With a long history of prosperity, trustworthy dividends, and robust cashflows, value stocks make for an attractive target in an environment where traditional metrics are erring towards the loftier side of the spectrum.
"The dispersion within equities is particularly interesting as the valuation gap between US and international equities is closest to the widest it has ever been, and we are also seeing wide spreads between value and growth," GMO said. "We have not seen value trade so cheaply on a broad level across equity markets since the 2000s."
It's inherently difficult to stride confidently into a trade that hasn't worked for a decade-plus, however, GMO thinks the environment is ripe for a rotation. After all, if you want the fruit, you have to go out on a limb.
But the atypical call doesn't end there.
GMO added: "We continue to favor emerging markets equities, particularly emerging market value, and see some appeal in international value stocks. In the U.S., small-cap value is a pocket that has become quite attractive to us."
Emerging markets have been out of favor for years now, slowly churning in place while growth stocks and domestic indices rocket to new highs. Political uncertainty, corruption, and poor corporate governance makes an emerging markets play intrinsically risky.
In spite of this notion, GMO thinks it's time to go all-in on this underperforming area. According to their forecast, investors should be able to enjoy robust 5%-9.5% real (adjusted for inflation) returns in emerging markets and emerging markets value.
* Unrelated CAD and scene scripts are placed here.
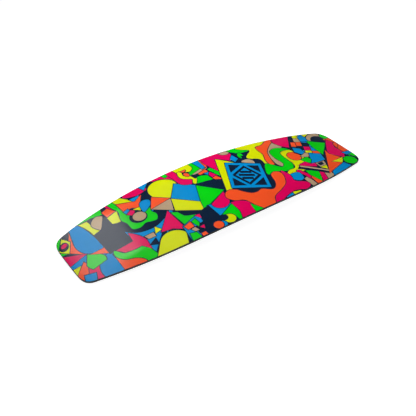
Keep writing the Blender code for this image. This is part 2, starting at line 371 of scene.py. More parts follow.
def outward_at(points, edges):
    """Unit vectors out of the region at the points of its border."""
    total = {}
    for a, b in edges:
        along = (points[b] - points[a]).normalized()
        for v in (a, b):
            total[v] = total.get(v, Vector((0, 0))) + Vector((along.y, -along.x))
    return {v: direction.normalized() for v, direction in total.items()}


def layer_mesh(name, points, triangles, looks, top, bottom, rim_look=0):
    """A thin closed sheet between two surfaces, with rounded rims and exact normals.

    looks is the material number of each triangle on top.
    """
    aside = 0.02  # normals are taken this far towards a triangle's middle, to keep creases sharp
    border = open_edges(triangles)
    outward = outward_at(points, border)
    count = len(points)
    rim = {v: i for i, v in enumerate(sorted(outward))}
    verts = [(p.x, p.y, top(p.x, p.y)) for p in points]
    verts += [(p.x, p.y, bottom(p.x, p.y)) for p in points]
    for surface, drop in ((top, -RIM_ROUND), (bottom, RIM_ROUND)):
        for v in rim:
            p = points[v] + RIM_ROUND * outward[v]
            verts.append((p.x, p.y, surface(p.x, p.y) + drop))
    faces, normals, materials = [], [], []
    for tri, look in zip(triangles, looks):
        middle = sum((points[v] for v in tri), Vector((0, 0))) / 3
        for surface, sign in ((top, 1), (bottom, -1)):
            ring = tri if sign > 0 else tri[::-1]
            near = [points[v].lerp(middle, aside) for v in ring]
            faces.append([v if sign > 0 else v + count for v in ring])
            normals += [sign * surface_normal(surface, p.x, p.y) for p in near]
            materials.append(look if sign > 0 else rim_look)
    for a, b in border:
        levels = [
            [(v, surface_normal(top, *points[v])) for v in (a, b)],
            [(2 * count + rim[v], outward[v].to_3d()) for v in (a, b)],
            [(2 * count + len(rim) + rim[v], outward[v].to_3d()) for v in (a, b)],
            [(v + count, -surface_normal(bottom, *points[v])) for v in (a, b)],
        ]
        for (a1, b1), (a2, b2) in zip(levels, levels[1:]):
            quad = (a1, a2, b2, b1)
            faces.append([v for v, _ in quad])
            normals += [n for _, n in quad]
            materials.append(rim_look)
    mesh = new_mesh(name, verts, faces)
    mesh.polygons.foreach_set("material_index", materials)
    mesh.shade_smooth()
    mesh.normals_split_custom_set(normals)
    return mesh


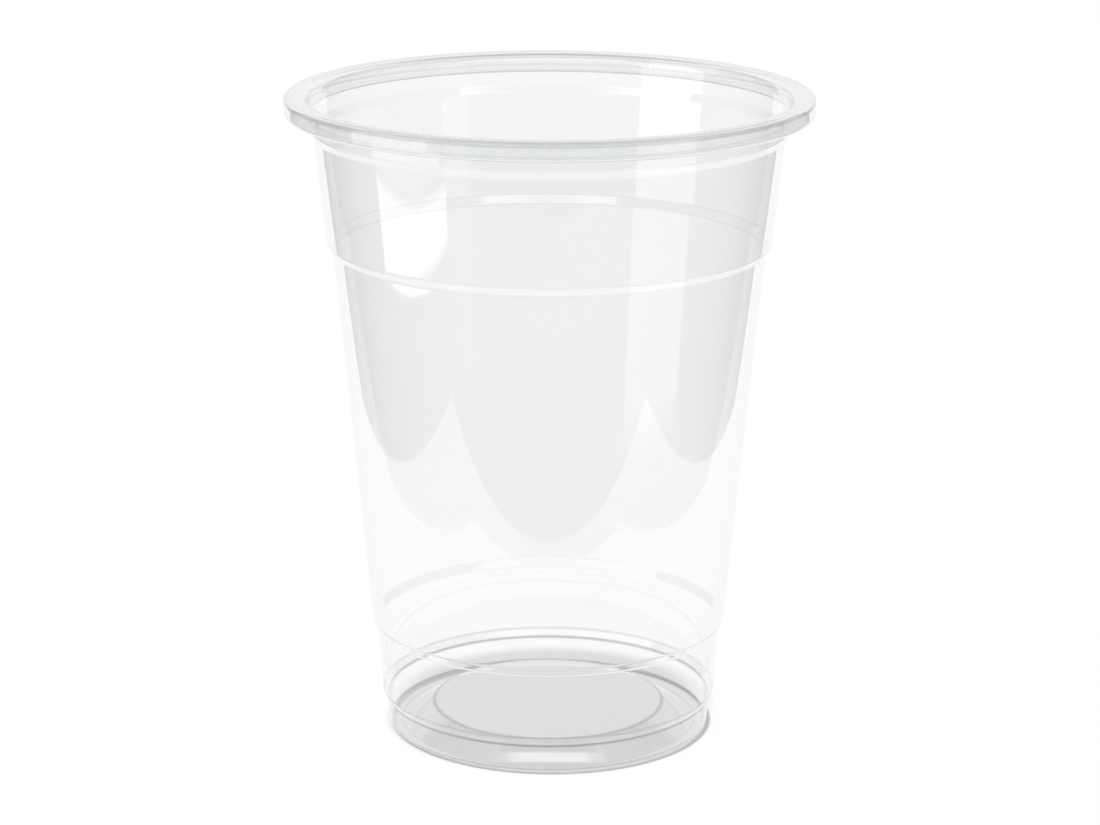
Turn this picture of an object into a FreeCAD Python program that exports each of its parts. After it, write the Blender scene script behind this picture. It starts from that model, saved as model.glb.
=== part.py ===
import FreeCAD
import Part

import math
import os

# A clear plastic disposable cup, formed from one thin sheet.
# Lengths are in millimetres, angles in degrees. +Z is up and the
# origin is the middle of the foot, on the surface the cup stands on.

# Driving sizes of the outside
RIM_DIAMETER = 98.0
HEIGHT = 121.8

# Thickness of the formed sheet, which is left thicker towards the rim
SHEET = 0.3
RIM_SHEET = 0.5

# Rolled rim: its height, the bends of its outer face, and the gap at its open end
ROLL_HEIGHT = 3.7
LIP_BEND = 2.4
EDGE_BEND = 1.0
UNDER_BEND = 1.0
ROLL_GAP = 0.4

# Neck: the small step in the wall just below the rolled rim
NECK_DROP = 7.7
NECK_SET_BACK = 4.6
NECK_WIDTH = 0.8
NECK_HEIGHT = 1.6

# Heights of the lower corners of the steps between the bands of wall
MAIN_STEP_LEVEL = 92.8
LOWER_STEP_LEVEL = 19.7
FOOT_STEP_LEVEL = 5.4

# Section of those steps
MAIN_STEP_WIDTH = 1.2
STEP_WIDTH = 0.9
STEP_HEIGHT = 1.6

# Slope of each band of wall from upright
UPPER_DRAFT = 6.1
MAIN_DRAFT = 5.35
LOWER_DRAFT = 4.0
FOOT_DRAFT = 3.4

# Base: a flat raised floor inside a sloping border, and the foot ring with its bend
FLOOR_RISE = 3.4
BORDER_SLOPE = 29.0
FOOT_RING_WIDTH = 1.6
FOOT_BEND = 1.0


def direction(angle):
    """Unit step in the section plane, as (across, up), at an angle from outward."""
    turn = math.radians(angle)
    return (math.cos(turn), math.sin(turn))


def along(point, angle, length):
    """The point that lies a length away at an angle."""
    across, up = direction(angle)
    return (point[0] + across * length, point[1] + up * length)


def heading(start, end):
    """Angle of the straight line from start to end."""
    return math.degrees(math.atan2(end[1] - start[1], end[0] - start[0]))


def crossing(first, first_angle, second, second_angle):
    """The point where two straight lines meet."""
    a = direction(first_angle)
    b = direction(second_angle)
    apart = (second[0] - first[0], second[1] - first[1])
    spread = a[0] * b[1] - a[1] * b[0]
    reach = (apart[0] * b[1] - apart[1] * b[0]) / spread
    return (first[0] + a[0] * reach, first[1] + a[1] * reach)


def bend_corners(centre, radius, start, end):
    """Ends of the one flat that stands for a bend between two straight runs."""
    turn = end - start
    reach = radius / math.cos(math.radians(turn / 4))
    return [along(centre, start + turn / 4, reach), along(centre, end - turn / 4, reach)]


def step_below(upper_corner, draft, level, width):
    """Corners of a step whose lower corner is at a level, under a sloped band."""
    drop = upper_corner[1] - level - STEP_HEIGHT
    edge = upper_corner[0] - drop * math.tan(math.radians(draft))
    return [(edge - width, level), (edge, level + STEP_HEIGHT)]


def neck_corners():
    """Outside corners of the neck, lower one first."""
    edge = RIM_DIAMETER / 2 - NECK_SET_BACK
    level = HEIGHT - NECK_DROP
    return [(edge - NECK_WIDTH, level), (edge, level + NECK_HEIGHT)]


def wall_corners():
    """Outside corners of the wall, from the foot step up to the neck."""
    neck = neck_corners()
    main = step_below(neck[0], UPPER_DRAFT, MAIN_STEP_LEVEL, MAIN_STEP_WIDTH)
    lower = step_below(main[0], MAIN_DRAFT, LOWER_STEP_LEVEL, STEP_WIDTH)
    foot = step_below(lower[0], LOWER_DRAFT, FOOT_STEP_LEVEL, STEP_WIDTH)
    return foot + lower + main + neck


def foot_centre(foot_step):
    """Middle of the foot's bend, which touches the foot ring and the foot wall."""
    on_wall = crossing(foot_step, 90.0 - FOOT_DRAFT, (0.0, FOOT_BEND), 0.0)
    return (on_wall[0] - FOOT_BEND / math.cos(math.radians(FOOT_DRAFT)), FOOT_BEND)


def base_corners(foot_step):
    """Outside corners of the base, from the middle of the floor to the foot wall."""
    centre = foot_centre(foot_step)
    ring_edge = (centre[0] - FOOT_RING_WIDTH, 0.0)
    floor_edge = crossing(ring_edge, 180.0 - BORDER_SLOPE, (0.0, FLOOR_RISE), 0.0)
    bend = bend_corners(centre, FOOT_BEND, -90.0, -FOOT_DRAFT)
    return [(0.0, FLOOR_RISE), floor_edge, ring_edge] + bend


def lip_centre():
    """Middle of the bend at the inner edge of the rolled rim."""
    inside = neck_corners()[1][0] - RIM_SHEET
    return (inside + LIP_BEND, HEIGHT - LIP_BEND)


def roll_outside():
    """Corners of the face that is seen, from the lip's bend to the open end."""
    out = RIM_DIAMETER / 2
    under = HEIGHT - ROLL_HEIGHT
    edge = (out - EDGE_BEND, HEIGHT - EDGE_BEND)
    foot = (out - UNDER_BEND, under + UNDER_BEND)
    lip_bend = bend_corners(lip_centre(), LIP_BEND, 180.0, 90.0)
    edge_bend = bend_corners(edge, EDGE_BEND, 90.0, 0.0)
    under_bend = bend_corners(foot, UNDER_BEND, 0.0, -90.0)
    return lip_bend + edge_bend + under_bend + [(open_end(), under)]


def roll_hollow():
    """Corners of the face towards the roll's hollow, from the lip to the open end."""
    out = RIM_DIAMETER / 2 - RIM_SHEET
    top = HEIGHT - RIM_SHEET
    under = HEIGHT - ROLL_HEIGHT + RIM_SHEET
    lip_bend = bend_corners(lip_centre(), LIP_BEND - RIM_SHEET, 180.0, 90.0)
    return lip_bend + [(out, top), (out, under), (open_end(), under)]


def open_end():
    """How far from the axis the roll's free edge stops, just short of the neck."""
    return neck_corners()[1][0] + ROLL_GAP


def mitre(before, corner, after, thickness):
    """The corner's partner across the sheet, to the left of the path."""
    first = heading(before, corner)
    second = heading(corner, after)
    half_turn = ((second - first + 180.0) % 360.0 - 180.0) / 2
    reach = thickness / math.cos(math.radians(half_turn))
    return along(corner, first + half_turn + 90.0, reach)


def inside_corners(corners, thicknesses):
    """Corners of the sheet's inner face, one for each corner between the ends."""
    middle = zip(corners, corners[1:], corners[2:], thicknesses)
    return [mitre(before, corner, after, sheet) for before, corner, after, sheet in middle]


def sheet_outline():
    """Corners of the whole section, up the outer face and back down the inner one."""
    wall = wall_corners()
    base = base_corners(wall[0])
    hollow = roll_hollow()
    outer = base + wall
    lower = len(outer) - 3
    thicknesses = [SHEET] * lower + [RIM_SHEET] * 2
    inner = inside_corners(outer + hollow[:1], thicknesses)
    floor_middle = (0.0, FLOOR_RISE + SHEET)
    up = outer + hollow
    back = [floor_middle] + inner + roll_outside()
    return up + back[::-1]


def in_space(point):
    """A section point as a point of the part."""
    return FreeCAD.Vector(point[0], 0.0, point[1])


def sheet_section():
    """The closed section of the sheet, on one side of the axis."""
    outline = [in_space(point) for point in sheet_outline()]
    return Part.Face(Part.makePolygon(outline + outline[:1]))


def cup():
    """The whole cup, turned from its section about the axis."""
    axis = FreeCAD.Vector(0, 0, 1)
    return sheet_section().revolve(FreeCAD.Vector(0, 0, 0), axis, 360)


os.makedirs("parts", exist_ok=True)
shape = cup()
shape.exportStep("parts/cup.step")
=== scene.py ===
"""A clear plastic disposable cup, dressed and lit as for a product photograph.

The cup is one thin sheet. The outline of its section is drawn as a chain of
points and spun about the axis. Lengths are in metres.
"""

import logging
import math
from dataclasses import dataclass, field
from enum import Enum

import bpy
from mathutils import Matrix, Vector

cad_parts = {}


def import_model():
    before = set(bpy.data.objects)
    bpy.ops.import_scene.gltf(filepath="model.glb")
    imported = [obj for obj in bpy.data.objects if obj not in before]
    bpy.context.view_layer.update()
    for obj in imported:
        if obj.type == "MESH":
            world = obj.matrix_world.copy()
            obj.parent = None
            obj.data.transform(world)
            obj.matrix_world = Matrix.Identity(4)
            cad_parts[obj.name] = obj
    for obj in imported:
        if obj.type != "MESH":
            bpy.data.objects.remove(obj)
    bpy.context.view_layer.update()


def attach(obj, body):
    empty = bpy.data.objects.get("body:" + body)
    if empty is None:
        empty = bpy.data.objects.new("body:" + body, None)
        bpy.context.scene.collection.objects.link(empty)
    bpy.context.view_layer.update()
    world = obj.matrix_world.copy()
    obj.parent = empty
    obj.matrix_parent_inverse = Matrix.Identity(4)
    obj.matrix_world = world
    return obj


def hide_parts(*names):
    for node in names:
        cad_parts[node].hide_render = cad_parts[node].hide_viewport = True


LOG = logging.getLogger("cup")

Point = tuple[float, float]
Colour = tuple[float, float, float]
Value = float | bpy.types.NodeSocket


class Edge(Enum):
    """Which side of a limit is kept."""

    ABOVE = 1
    BELOW = -1


def degrees(angle: float) -> float:
    """Radians from degrees."""
    return math.radians(angle)


def grey(level: float) -> tuple[float, float, float, float]:
    """An opaque neutral colour."""
    return (level, level, level, 1.0)


# Drawing the sheet's middle line


def heading(start: Point, end: Point) -> float:
    """Angle of the straight line from start to end, in radians."""
    return math.atan2(end[1] - start[1], end[0] - start[0])


def along(point: Point, angle: float, length: float) -> Point:
    """The point that lies a length away at an angle."""
    return (point[0] + math.cos(angle) * length, point[1] + math.sin(angle) * length)


def arc(centre: Point, radius: float, start: float, turn: float, steps: int) -> list[Point]:
    """Points along an arc.

    Args:
        centre: middle of the circle.
        radius: radius of the circle.
        start: angle of the first point from the centre.
        turn: signed angle that the arc covers.
        steps: number of pieces.

    Returns:
        The points, both ends included.
    """
    return [along(centre, start + turn * i / steps, radius) for i in range(steps + 1)]


def bend(before: Point, corner: Point, after: Point, radius: float, steps: int) -> list[Point]:
    """Rounds one corner of a chain.

    Args:
        before: the corner before this one.
        corner: the corner to round.
        after: the corner after this one.
        radius: radius of the bend.
        steps: number of pieces of the arc.

    Returns:
        The points of the arc that touches both straight runs.
    """
    angle_in = heading(before, corner)
    angle_out = heading(corner, after)
    turn = (angle_out - angle_in + math.pi) % (2.0 * math.pi) - math.pi
    side = math.copysign(math.pi / 2.0, turn)
    back = radius * math.tan(abs(turn) / 2.0)
    start = along(corner, angle_in + math.pi, back)
    centre = along(start, angle_in + side, radius)
    return arc(centre, radius, angle_in - side, turn, steps)


def crossing(first: Point, first_angle: float, second: Point, second_angle: float) -> Point:
    """Finds the point where two straight lines meet.

    Args:
        first: a point of the first line.
        first_angle: its angle.
        second: a point of the second line.
        second_angle: its angle.

    Returns:
        The point that both lines share.
    """
    a = (math.cos(first_angle), math.sin(first_angle))
    b = (math.cos(second_angle), math.sin(second_angle))
    apart = (second[0] - first[0], second[1] - first[1])
    reach = (apart[0] * b[1] - apart[1] * b[0]) / (a[0] * b[1] - a[1] * b[0])
    return (first[0] + a[0] * reach, first[1] + a[1] * reach)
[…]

To provide context, the long-term US equity average return is 6.5%, making the emerging value prophecy quite aggressive.
On top of this, GMO's distaste for debt is also at odds with the market, as inflows to traditional safe-haven allocations soar in the face of heightened trade tensions and geopolitical uncertainty.
To sum up, everything that has been working in the market, isn't going to be working for much longer, according to GMO asset allocators. And although being a contrarian has its advantages, markets have a way of humbling those who adhere to their forecasts with unwavering conviction.